Wo sind die Bilder vom Samstag?

Theo


----------



## 5 Ritzel Tom (7. Februar 2011)

Bei Facebook.de

LG
TomTom


----------



## Theo1 (7. Februar 2011)

Ja ne , dat is klar.
Haste mal nen Link 
Hab doch keinen AC dort.

Theo


----------



## Klausoleum (7. Februar 2011)

die Bilder kannte nachher kaufen ^^ so wie ich Facebook kenne ;-)


----------



## Dämon__ (7. Februar 2011)

Hierkann sein das du dich aber anmelden musst.Kann Sie dir aber auch sonst wo hoch laden.


----------



## Tobilas (7. Februar 2011)

die sollen sich all bei facebook anmelden, dann hamma den Schlamassel net mehr mit Bilder hin un her schieben! Noobs ;->
Gruß
Roland


----------



## Klausoleum (7. Februar 2011)

Facebook stinkt


----------



## Theo1 (7. Februar 2011)

Dämon schrieb:


> Hierkann sein das du dich aber anmelden musst.Kann Sie dir aber auch sonst wo hoch laden.



Das ist der Link den ich meinte , geht ohne Anmeldung

Merci Theo


----------



## -rennradler- (8. Februar 2011)

Dämon schrieb:


> pfff...wer fährt schon Rennrad ist doch nur was für Pussis...


 

Hmm, damit hätte ich eigentlich rechnen können/müssen...


----------



## MTB-News.de




----------



## zeitweiser (8. Februar 2011)

Wer ist morgen am Start?
Kein zeitweiser Regen


----------



## Tobilas (8. Februar 2011)

Absichtserklärung: ich möchte !
ich muß aber um 8 daheim sein 
nee, mal sehn ob ich Zeit kriege. Bodenverhältnisse sind jedenfalls gut, nicht so weich wie am Wochenende.


----------



## 5 Ritzel Tom (8. Februar 2011)

*Wichtig.Wichtig.Wichtig*

Betreff :Samstagtreff-Köllerbach-ALDI.
Hallo liebe Bike-Freunde 

evt.neuer Treffpunkt für die Zukunft wäre der Sportplatz Jungenwald.

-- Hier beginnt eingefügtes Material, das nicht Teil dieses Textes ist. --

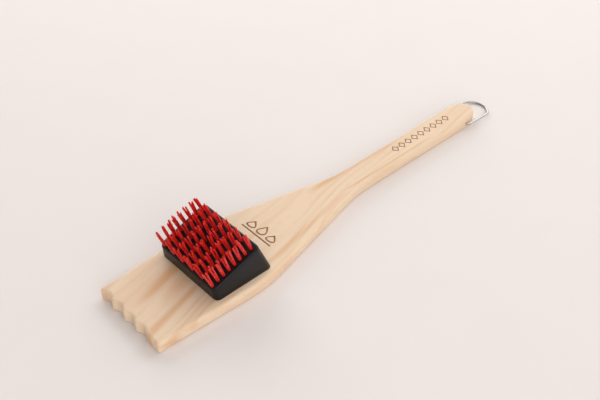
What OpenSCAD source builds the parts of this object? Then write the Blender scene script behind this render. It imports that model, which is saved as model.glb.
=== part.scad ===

Der FV 08 Püttlingen,dem ich sehr verbunden bin,ist an mich herangetreten und hat mir den Vorschlag unterbreitet, wenn wir uns auf dem Jungenwald treffen würden, stellt der Verein nach unserer Biketour(Tortour) seine Duschräume und sanitären Anlagen kostenlos zur Verfügung.
Für die Biker, die im Winter mit dem Auto anreisen wäre das eine super Sache. Nicht zu vergessen die Biker, die gerne mal mit uns auf Biketour gehen würden aber eine zu weite Anreise haben.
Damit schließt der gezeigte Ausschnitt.